Ladrando Claro
Por Pablo Pérez
Hace unos días el académico Carlos Pérez Ricart publicó un muy desafortunado comentario en Twitter (¿twiteó? ¿exeó?) en el que defendía la candidatura de Omar García Harfuch a la jefatura de gobierno de la CDMX de la siguiente manera: «señalar que un policía no puede ser jefe de gobierno… por el solo hecho de ser policía es un argumento que exhala clasismo», hizo después un muy pobre esfuerzo por apuntalar su argumento al decir que proviene de la ignorancia de la labor policiaca en esa y otras ciudades del mundo.
Pero no estamos en «ciudades del mundo», estamos en nuestras ciudades de México.
Porque muy aparte de la teoría académica sobre la labor policiaca, está la experiencia que vive cada ciudadano. No hay mejor manera de darnos cuenta lo que la policía representa que consultar los resultados de la Encuesta Nacional de Victimización y Percepción sobre Seguridad Pública (ENVIPE) que desde hace 13 años incluye entre sus preguntas una evaluación de la confianza que los mexicanos tienen o no en las instituciones.
El resultado al 2023 es clarísimo, el 57.8% de las y los ciudadanos considera a la policía ministerial corrupta, métrica que solo va creciendo por institución hasta el 74.9% que desconfía de la policía de tránsito.
Ninguna parte del aparato de justicia se salva, más de la mitad de la población mexicana desconfía de todas ellas.
Dejando de lado las múltiples dudas pendientes sobre la honestidad de García Harfuch (Témoris Grecko planteó 11 muy buenas preguntas para el funcionario, hablando tan solo del caso Ayotzinapa), la desconfianza de alguien con antecedentes policiacos es solo la consecuencia directa de la manera en la que la policía ha interactuado históricamente con la sociedad.
Prácticamente a cualquiera que se le pregunte contará una historia sobre detenciones irregulares, usurpación de funciones, uso excesivo de fuerza o extorsión de parte de algún policía, esto se extiende a jueces, ministerios públicos y fiscales, dejando perfectamente claro por qué hay tantos delitos que simplemente nunca se denuncian.
La desconfianza no llegó sola ni es resultado de una administración, pero aunque sea una herencia histórica, sí es un problema que le atañe a los gobiernos en turno, de todos los partidos y en todos los niveles.
Y ahí es donde sí debemos voltear a la academia y especialmente a otras regiones del mundo, sobran estudios que demuestran lo que sí funciona en países que normalmente consideramos más seguros, como Finlandia o Dinamarca, e incluso algunos que nos sorprenden, como Singapur, en dónde solo el 7% de sus habitantes desconfía de la policía.

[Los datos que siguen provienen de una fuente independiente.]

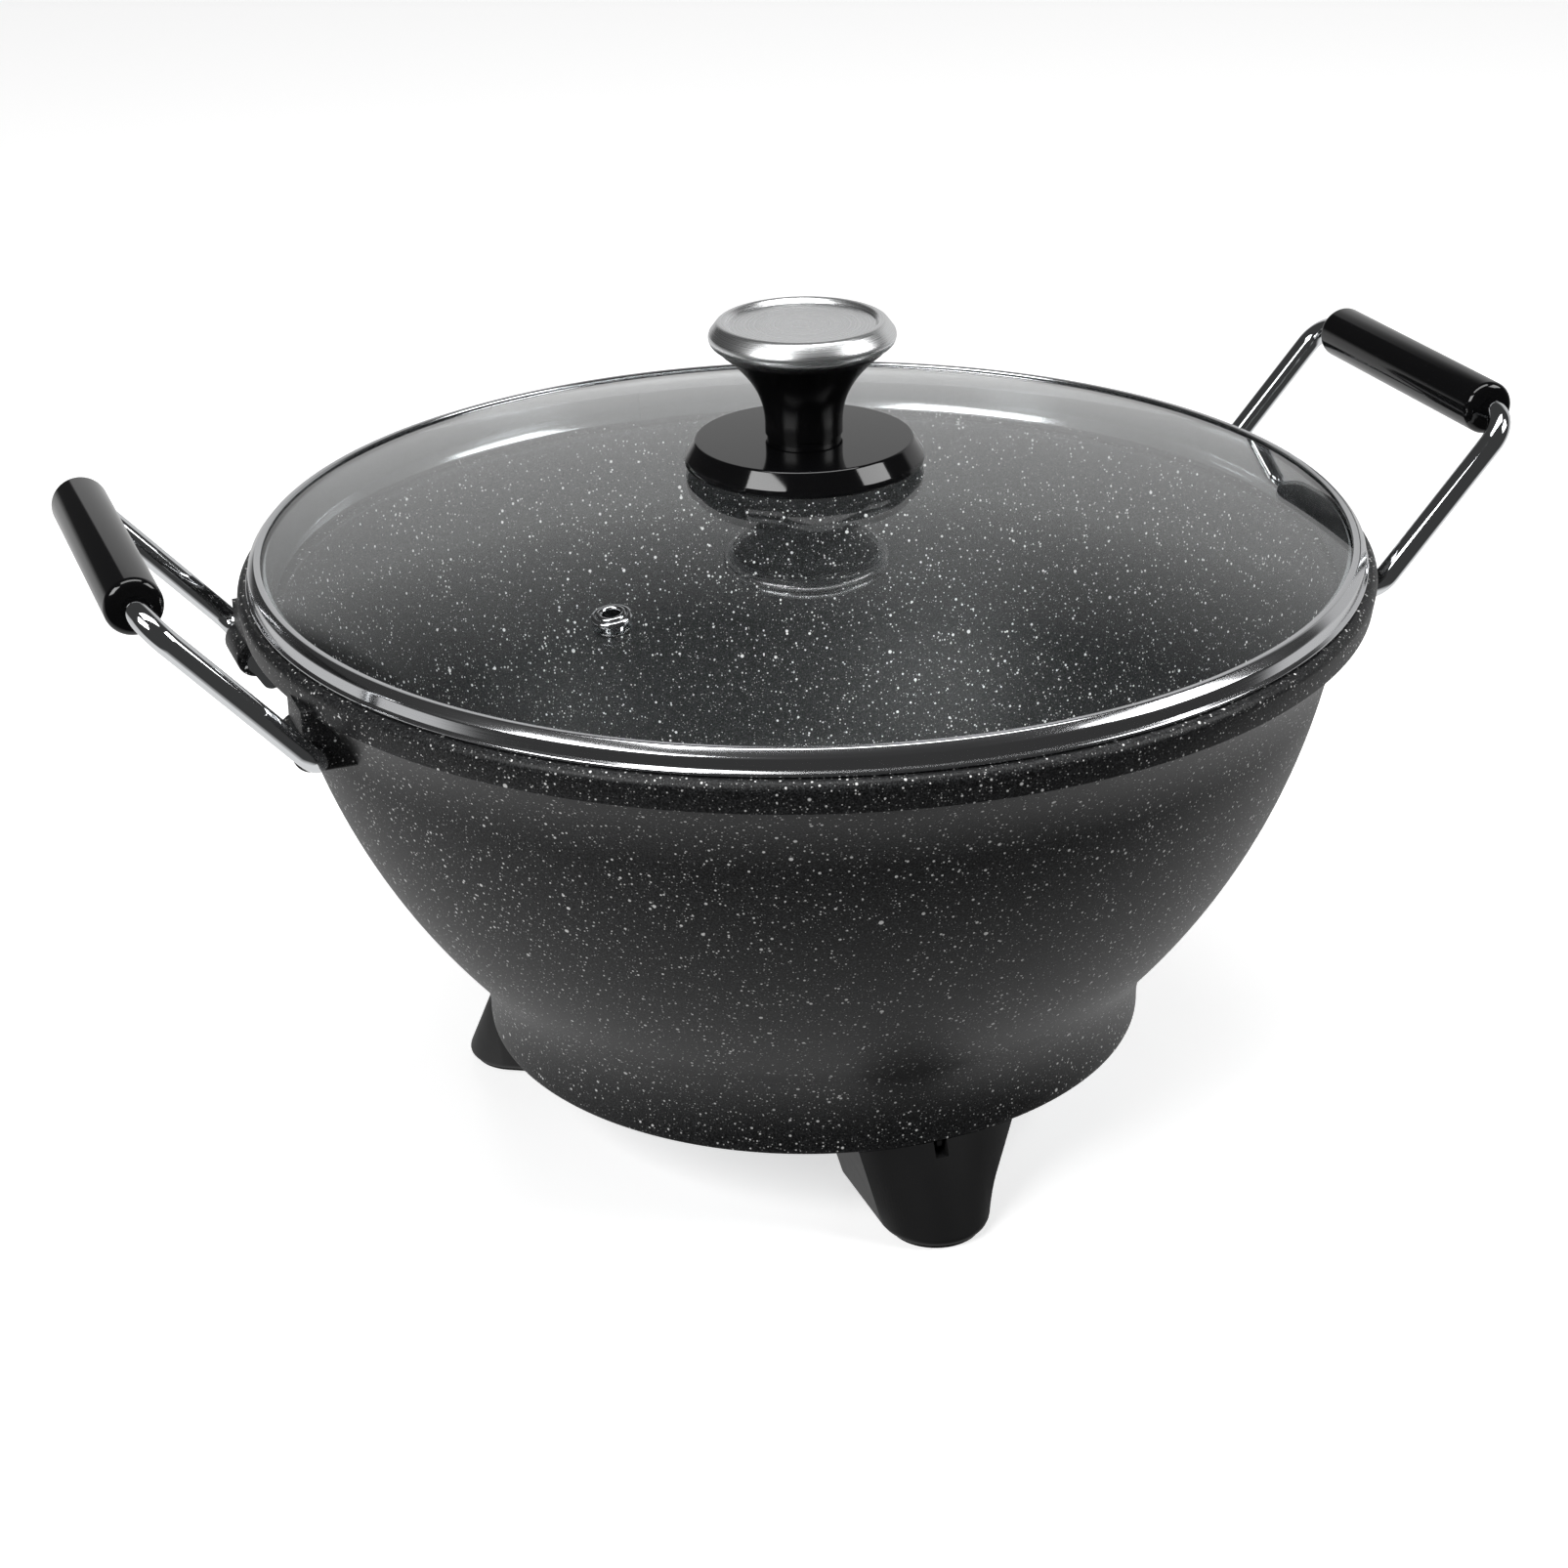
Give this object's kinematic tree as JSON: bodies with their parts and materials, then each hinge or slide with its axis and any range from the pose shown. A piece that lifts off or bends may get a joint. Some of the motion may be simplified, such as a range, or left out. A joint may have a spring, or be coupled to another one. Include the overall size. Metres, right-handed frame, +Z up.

La acción más decisiva, al parecer, es el combate a la corrupción.
Vivimos el último año de una administración que planteó desde el primer día combatir la corrupción que reina en las instituciones del estado y hemos visto apenas los inicios de procesos legales contra unos pocos exfuncionarios acusados de enriquecimiento ilícito, aceptar sobornos para favorecer intereses particulares o utilizar fondos públicos para financiar campañas políticas, procesos todos muy necesarios.
Por otro lado, las acciones para mejorar la confianza de la ciudadanía en las instituciones de seguridad se han limitado a repetir lo que no funcionó en el pasado y la creación de la Guardia Nacional que, aunque no genera tanta desconfianza en la población (30.1%), ya se coloca bastante peor que el ejército (25.1%) y la marina (19.7%).
Por eso me parece tan relevante hacer la precisión sobre el comentario acerca del rechazo de la gente en Ciudad de México (y muchas otras) a tener un policía en puestos como jefe de gobierno, alcalde, o gobernador.
Se intenta culpar a la ciudadanía de clasismo por rechazar a quien representa la institución peor calificada del gobierno, algo que solo muestra lo poco que esta administración y las pasadas han hecho para limpiar la imagen de las autoridades (culpar a la víctima tiene un nombre: “gaslighting” y es uno de los síntomas más comunes de una relación violenta).
No es un asunto de clase, es un asunto de confianza, una confianza que no se obtiene por decreto, se gana con resultados.